◆ To be done ◆
Every entry that follows should be reproduced exactly.

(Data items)

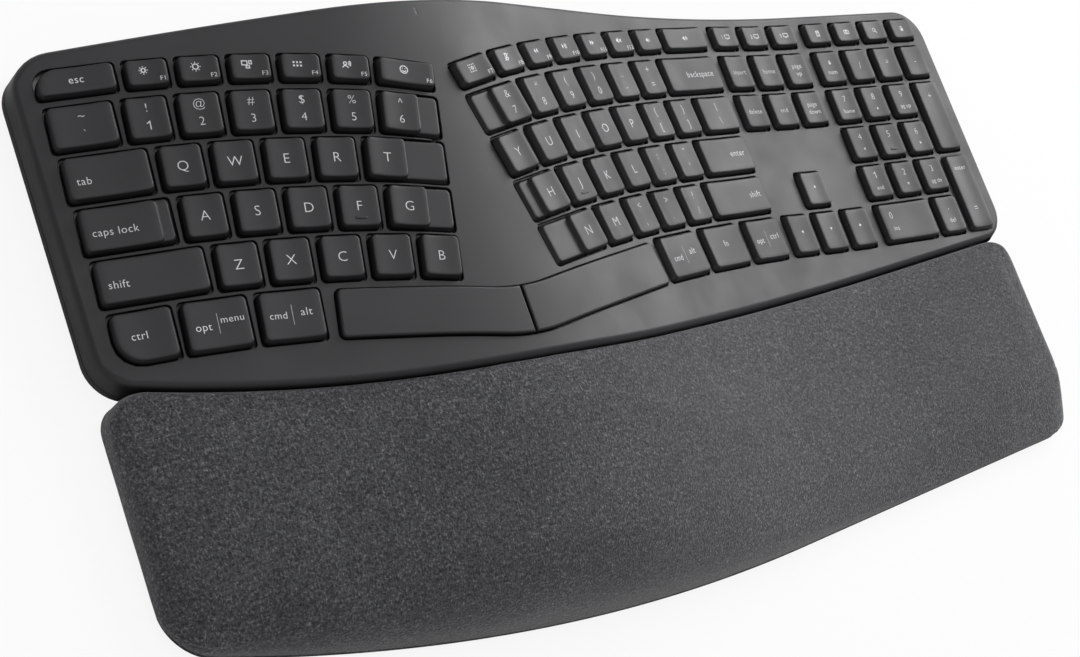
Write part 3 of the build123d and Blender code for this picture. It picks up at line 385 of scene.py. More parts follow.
# %% Worn edges and skirts
EDGE_RADIUS = 0.00025
GRAIN_DEPTH = 0.00004
SMUDGE_SPREAD = 0.06


def worn_edges(tree, radius):
    """Where the rounded normal leaves the true one: 0 on faces and up to 1 on edges."""
    bevel = tree.nodes.new("ShaderNodeBevel")
    bevel.samples = 4
    bevel.inputs["Radius"].default_value = radius
    true_normal = tree.nodes.new("ShaderNodeNewGeometry")
    dot = tree.nodes.new("ShaderNodeVectorMath")
    dot.operation = "DOT_PRODUCT"
    tree.links.new(bevel.outputs["Normal"], dot.inputs[0])
    tree.links.new(true_normal.outputs["Normal"], dot.inputs[1])
    return range_node(tree, dot.outputs["Value"], 1.0, 0.8, 0.0, 1.0), bevel.outputs["Normal"]


def darker_skirt(tree, tint, skirt):
    """The colour darkened on faces that look sideways, down to the share given by skirt."""
    facing = tree.nodes.new("ShaderNodeNewGeometry")
    split = tree.nodes.new("ShaderNodeSeparateXYZ")
    tree.links.new(facing.outputs["Normal"], split.inputs["Vector"])
    shade = range_node(tree, split.outputs["Z"], 0.25, 0.8, skirt, 1.0)
    return mix_node(tree, 1.0, tint, grey(tree, shade), "MULTIPLY")


print("edges rounded to", EDGE_RADIUS / MM, "mm in the shading")

# %% [markdown]
# In the photograph the sides of the caps are nearly black next to their tops: little light reaches
# into the narrow gaps. The lamps alone don't darken them enough, so the skirt value darkens the
# faces that look sideways. The printed legends use the same recipe with pale ink and a finer grain.

# %% Moulded plastic
def plastic(name, colour, rough, grain=2600.0, bump=0.25, edge=0.25, skirt=1.0):
    """Moulded plastic: fine spark-eroded grain, a little polish where hands rub, softer edges."""
    material, tree, shader, place = new_material(name)
    fine = noise_node(tree, place, grain, 2.0, 0.6)
    broad = noise_node(tree, place, 14.0, 3.0, 0.5)
    dark = tuple(channel * 0.9 for channel in colour)
    light = tuple(min(channel * 1.12, 1.0) for channel in colour)
    body = ramp_node(tree, broad, [(0.35, dark), (0.65, light)])
    worn, rounded = worn_edges(tree, EDGE_RADIUS)
    edge_colour = tuple(min(channel * 1.9 + 0.01, 1.0) for channel in colour)
    tint = mix_node(tree, range_node(tree, worn, 0.0, 1.0, 0.0, edge), body, edge_colour)
    if skirt < 1.0:
        tint = darker_skirt(tree, tint, skirt)
    tree.links.new(tint, shader.inputs["Base Color"])
    smudge = noise_node(tree, place, 38.0, 4.0, 0.6)
    polish = range_node(tree, smudge, 0.3, 0.7, rough - SMUDGE_SPREAD, rough + SMUDGE_SPREAD)
    tree.links.new(polish, shader.inputs["Roughness"])
    tree.links.new(bump_node(tree, fine, bump, GRAIN_DEPTH, rounded), shader.inputs["Normal"])
    shader.inputs["IOR"].default_value = 1.46
    return material


deck_plastic = plastic("deck_plastic", (0.024, 0.025, 0.027), 0.48, skirt=0.4)
cap_plastic = plastic("cap_plastic", (0.022, 0.023, 0.025), 0.47, 3200.0, 0.18, edge=0.3, skirt=0.2)
base_plastic = plastic("base_plastic", (0.024, 0.025, 0.027), 0.62, grain=1500.0, bump=0.5)
leg_plastic = plastic("leg_plastic", (0.028, 0.029, 0.031), 0.55, grain=1800.0, bump=0.4)
legend_ink = plastic("legend_ink", (0.72, 0.73, 0.74), 0.6, grain=4000.0, bump=0.1, edge=0.0)
print("plastics and ink:", len(bpy.data.materials))

# %% [markdown]
# Rubber feet and domes. Real rubber is matt and gathers dust in patches. A plain rough shader would
# do from afar, but the feet fill the view from below, so a pale dust colour comes in where a soft
# noise is high, and a fine speck breaks up the gloss.

# %% Rubber
def rubber(name, colour, rough=0.85):
    """Matt rubber with a faint mould texture and dust."""
    material, tree, shader, place = new_material(name)
    speck = noise_node(tree, place, 900.0, 4.0, 0.7)
    patches = noise_node(tree, place, 60.0, 5.0, 0.65)
    dust = ramp_node(tree, patches, [(0.45, colour), (0.9, (0.16, 0.155, 0.15))])
    tree.links.new(dust, shader.inputs["Base Color"])
    tree.links.new(range_node(tree, speck, 0.3, 0.7, rough - 0.08, rough + 0.05), shader.inputs["Roughness"])
    tree.links.new(bump_node(tree, speck, 0.35, 0.00005), shader.inputs["Normal"])
    shader.inputs["Specular IOR Level"].default_value = 0.3
    return material


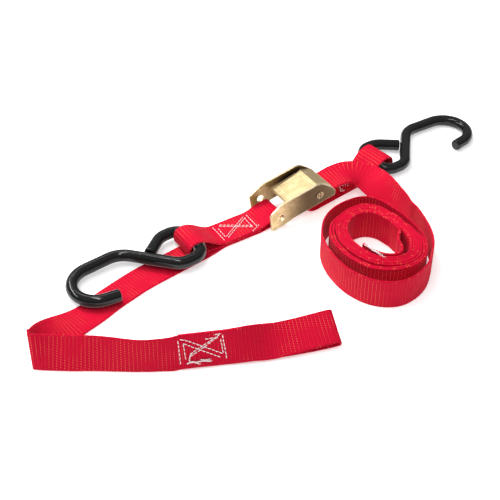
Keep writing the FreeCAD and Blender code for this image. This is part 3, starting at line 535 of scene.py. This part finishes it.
def webbing_material():
    g = Nodes("red_webbing_cloth")
    uvn = g.tree.nodes.new("ShaderNodeUVMap")
    uvn.uv_map = "band"
    sep = g.tree.nodes.new("ShaderNodeSeparateXYZ")
    g.link(uvn.outputs[0], sep.inputs[0])
    u, v = sep.outputs[0], sep.outputs[1]
    obj = g.coords("Object")
    tau = 2 * math.pi
    rib = g.math("COSINE", g.math("MULTIPLY", v, tau / RIB))
    yarn = g.math("COSINE", g.math("MULTIPLY_ADD", u, tau / 0.92, g.math("MULTIPLY", g.math("COSINE", g.math("MULTIPLY", v, tau / (2 * RIB))), 1.2)))
    weave = g.math("MULTIPLY_ADD", yarn, 0.35, rib)
    big = g.noise(obj, 34.0, 2.0)
    fine = g.noise(obj, 900.0, 2.0)
    valley = g.ramp(rib, -0.1, -1.0)
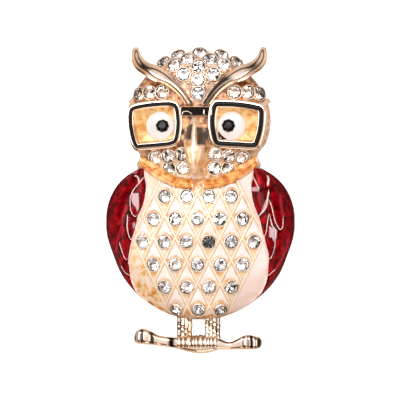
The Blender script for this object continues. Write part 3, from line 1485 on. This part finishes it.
# Enamel of a cell: its margin inside the ridges and below the apex, its lower corners above
# the stone, its room round the cup, and how far it stays inside the belly
cell_inset = 0.40
cell_top = 0.75
cell_low = 0.85
cell_arch = cup_r + 0.26
belly_margin = 0.15
cell_puff = 0.13


def cell_half(y):
    """Half the width of a cell's enamel at a height above its stone."""
    return pitch_x / 2 * (cell_rise + pitch_y - y) / pitch_y - cell_inset


def build_cell_fill(place):
    """Pillow of enamel in the top of a cell: rows from the apex down to the arch over the
    stone, and columns across; it is proud in the middle and sinks at its border."""
    r = np.linspace(0, 1, 16)[:, None]
    c = np.linspace(-1, 1, 13)[None, :]
    high = min(cell_rise + pitch_y - cell_top, float(collar_low(place[0])) - 0.02 - place[1])
    arch = np.sqrt(np.clip(cell_arch ** 2 - (c * cell_half(cell_low)) ** 2, 0, None))
    y = high + r * (np.maximum(arch, cell_low) - high)
    py = place[1] + y
    px = place[0] + c * np.maximum(cell_half(y), 0.03)
    limit = half_belly(body_s(py)) - belly_margin
    px = np.clip(px, -limit, limit)
    base = body_z(px, py)
    puff = (1 - np.abs(c) ** 3) * (1 - (2 * r - 1) ** 6)
    return sheet_part(xyz(px, py, base + 0.04 + cell_puff * puff), xyz(px, py, base - 0.1))


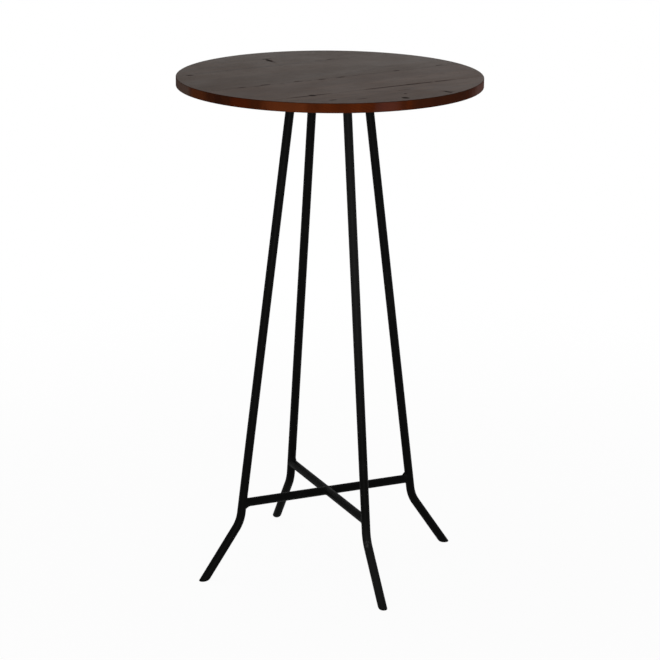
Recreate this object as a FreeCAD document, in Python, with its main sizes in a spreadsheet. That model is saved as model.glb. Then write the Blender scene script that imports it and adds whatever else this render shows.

◆ Output of the exercise ◆
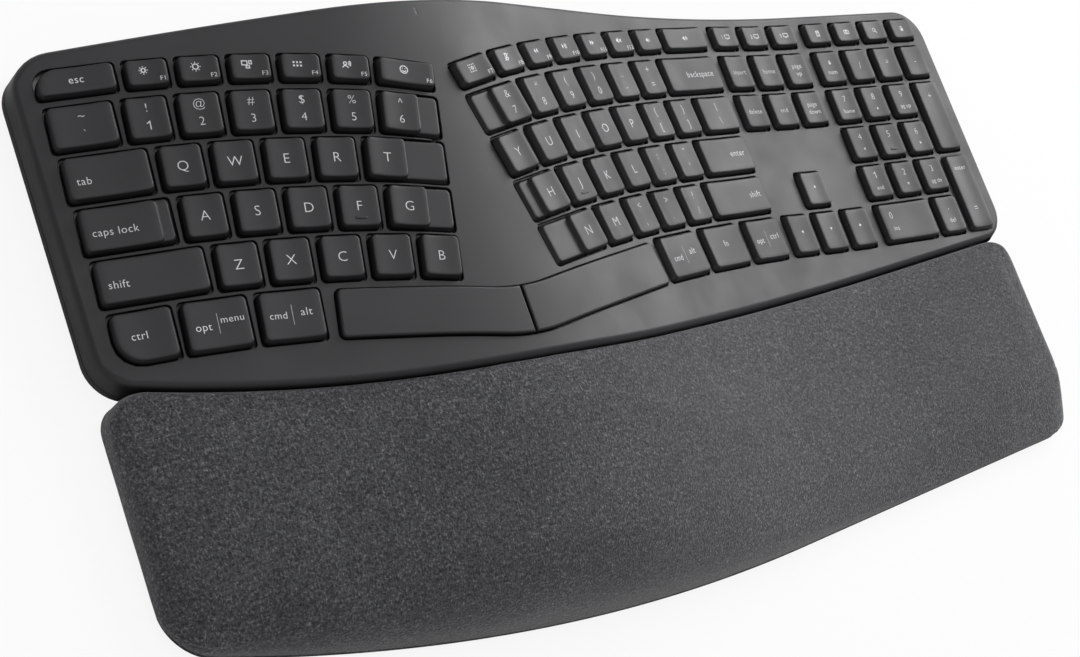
Write part 3 of the build123d and Blender code for this picture. It picks up at line 385 of scene.py. More parts follow.
# %% Worn edges and skirts
EDGE_RADIUS = 0.00025
GRAIN_DEPTH = 0.00004
SMUDGE_SPREAD = 0.06


def worn_edges(tree, radius):
    """Where the rounded normal leaves the true one: 0 on faces and up to 1 on edges."""
    bevel = tree.nodes.new("ShaderNodeBevel")
    bevel.samples = 4
    bevel.inputs["Radius"].default_value = radius
    true_normal = tree.nodes.new("ShaderNodeNewGeometry")
    dot = tree.nodes.new("ShaderNodeVectorMath")
    dot.operation = "DOT_PRODUCT"
    tree.links.new(bevel.outputs["Normal"], dot.inputs[0])
    tree.links.new(true_normal.outputs["Normal"], dot.inputs[1])
    return range_node(tree, dot.outputs["Value"], 1.0, 0.8, 0.0, 1.0), bevel.outputs["Normal"]


def darker_skirt(tree, tint, skirt):
    """The colour darkened on faces that look sideways, down to the share given by skirt."""
    facing = tree.nodes.new("ShaderNodeNewGeometry")
    split = tree.nodes.new("ShaderNodeSeparateXYZ")
    tree.links.new(facing.outputs["Normal"], split.inputs["Vector"])
    shade = range_node(tree, split.outputs["Z"], 0.25, 0.8, skirt, 1.0)
    return mix_node(tree, 1.0, tint, grey(tree, shade), "MULTIPLY")


print("edges rounded to", EDGE_RADIUS / MM, "mm in the shading")

# %% [markdown]
# In the photograph the sides of the caps are nearly black next to their tops: little light reaches
# into the narrow gaps. The lamps alone don't darken them enough, so the skirt value darkens the
# faces that look sideways. The printed legends use the same recipe with pale ink and a finer grain.

# %% Moulded plastic
def plastic(name, colour, rough, grain=2600.0, bump=0.25, edge=0.25, skirt=1.0):
    """Moulded plastic: fine spark-eroded grain, a little polish where hands rub, softer edges."""
    material, tree, shader, place = new_material(name)
    fine = noise_node(tree, place, grain, 2.0, 0.6)
    broad = noise_node(tree, place, 14.0, 3.0, 0.5)
    dark = tuple(channel * 0.9 for channel in colour)
    light = tuple(min(channel * 1.12, 1.0) for channel in colour)
    body = ramp_node(tree, broad, [(0.35, dark), (0.65, light)])
    worn, rounded = worn_edges(tree, EDGE_RADIUS)
    edge_colour = tuple(min(channel * 1.9 + 0.01, 1.0) for channel in colour)
    tint = mix_node(tree, range_node(tree, worn, 0.0, 1.0, 0.0, edge), body, edge_colour)
    if skirt < 1.0:
        tint = darker_skirt(tree, tint, skirt)
    tree.links.new(tint, shader.inputs["Base Color"])
    smudge = noise_node(tree, place, 38.0, 4.0, 0.6)
    polish = range_node(tree, smudge, 0.3, 0.7, rough - SMUDGE_SPREAD, rough + SMUDGE_SPREAD)
    tree.links.new(polish, shader.inputs["Roughness"])
    tree.links.new(bump_node(tree, fine, bump, GRAIN_DEPTH, rounded), shader.inputs["Normal"])
    shader.inputs["IOR"].default_value = 1.46
    return material


deck_plastic = plastic("deck_plastic", (0.024, 0.025, 0.027), 0.48, skirt=0.4)
cap_plastic = plastic("cap_plastic", (0.022, 0.023, 0.025), 0.47, 3200.0, 0.18, edge=0.3, skirt=0.2)
base_plastic = plastic("base_plastic", (0.024, 0.025, 0.027), 0.62, grain=1500.0, bump=0.5)
leg_plastic = plastic("leg_plastic", (0.028, 0.029, 0.031), 0.55, grain=1800.0, bump=0.4)
legend_ink = plastic("legend_ink", (0.72, 0.73, 0.74), 0.6, grain=4000.0, bump=0.1, edge=0.0)
print("plastics and ink:", len(bpy.data.materials))

# %% [markdown]
# Rubber feet and domes. Real rubber is matt and gathers dust in patches. A plain rough shader would
# do from afar, but the feet fill the view from below, so a pale dust colour comes in where a soft
# noise is high, and a fine speck breaks up the gloss.

# %% Rubber
def rubber(name, colour, rough=0.85):
    """Matt rubber with a faint mould texture and dust."""
    material, tree, shader, place = new_material(name)
    speck = noise_node(tree, place, 900.0, 4.0, 0.7)
    patches = noise_node(tree, place, 60.0, 5.0, 0.65)
    dust = ramp_node(tree, patches, [(0.45, colour), (0.9, (0.16, 0.155, 0.15))])
    tree.links.new(dust, shader.inputs["Base Color"])
    tree.links.new(range_node(tree, speck, 0.3, 0.7, rough - 0.08, rough + 0.05), shader.inputs["Roughness"])
    tree.links.new(bump_node(tree, speck, 0.35, 0.00005), shader.inputs["Normal"])
    shader.inputs["Specular IOR Level"].default_value = 0.3
    return material


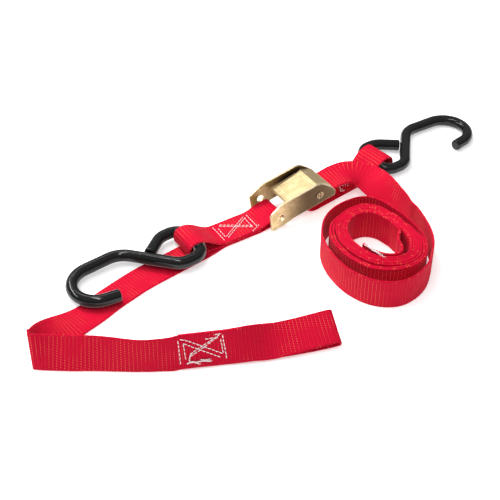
Keep writing the FreeCAD and Blender code for this image. This is part 3, starting at line 535 of scene.py. This part finishes it.
def webbing_material():
    g = Nodes("red_webbing_cloth")
    uvn = g.tree.nodes.new("ShaderNodeUVMap")
    uvn.uv_map = "band"
    sep = g.tree.nodes.new("ShaderNodeSeparateXYZ")
    g.link(uvn.outputs[0], sep.inputs[0])
    u, v = sep.outputs[0], sep.outputs[1]
    obj = g.coords("Object")
    tau = 2 * math.pi
    rib = g.math("COSINE", g.math("MULTIPLY", v, tau / RIB))
    yarn = g.math("COSINE", g.math("MULTIPLY_ADD", u, tau / 0.92, g.math("MULTIPLY", g.math("COSINE", g.math("MULTIPLY", v, tau / (2 * RIB))), 1.2)))
    weave = g.math("MULTIPLY_ADD", yarn, 0.35, rib)
    big = g.noise(obj, 34.0, 2.0)
    fine = g.noise(obj, 900.0, 2.0)
    valley = g.ramp(rib, -0.1, -1.0)
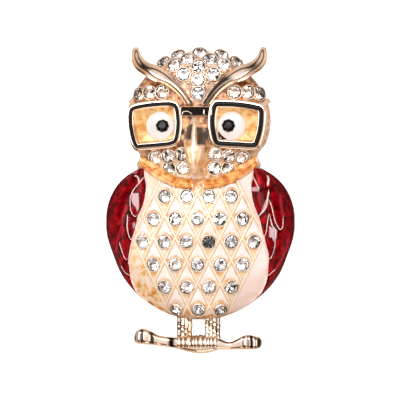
The Blender script for this object continues. Write part 3, from line 1485 on. This part finishes it.
# Enamel of a cell: its margin inside the ridges and below the apex, its lower corners above
# the stone, its room round the cup, and how far it stays inside the belly
cell_inset = 0.40
cell_top = 0.75
cell_low = 0.85
cell_arch = cup_r + 0.26
belly_margin = 0.15
cell_puff = 0.13


def cell_half(y):
    """Half the width of a cell's enamel at a height above its stone."""
    return pitch_x / 2 * (cell_rise + pitch_y - y) / pitch_y - cell_inset


def build_cell_fill(place):
    """Pillow of enamel in the top of a cell: rows from the apex down to the arch over the
    stone, and columns across; it is proud in the middle and sinks at its border."""
    r = np.linspace(0, 1, 16)[:, None]
    c = np.linspace(-1, 1, 13)[None, :]
    high = min(cell_rise + pitch_y - cell_top, float(collar_low(place[0])) - 0.02 - place[1])
    arch = np.sqrt(np.clip(cell_arch ** 2 - (c * cell_half(cell_low)) ** 2, 0, None))
    y = high + r * (np.maximum(arch, cell_low) - high)
    py = place[1] + y
    px = place[0] + c * np.maximum(cell_half(y), 0.03)
    limit = half_belly(body_s(py)) - belly_margin
    px = np.clip(px, -limit, limit)
    base = body_z(px, py)
    puff = (1 - np.abs(c) ** 3) * (1 - (2 * r - 1) ** 6)
    return sheet_part(xyz(px, py, base + 0.04 + cell_puff * puff), xyz(px, py, base - 0.1))


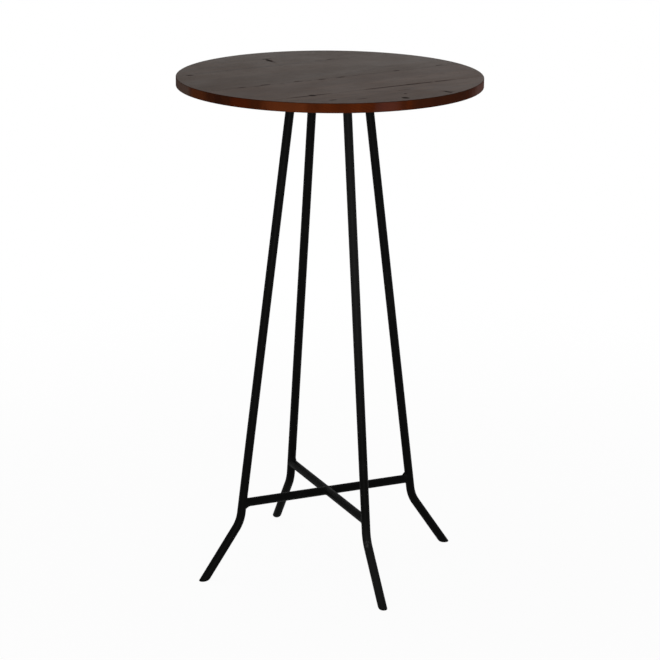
Recreate this object as a FreeCAD document, in Python, with its main sizes in a spreadsheet. That model is saved as model.glb. Then write the Blender scene script that imports it and adds whatever else this render shows.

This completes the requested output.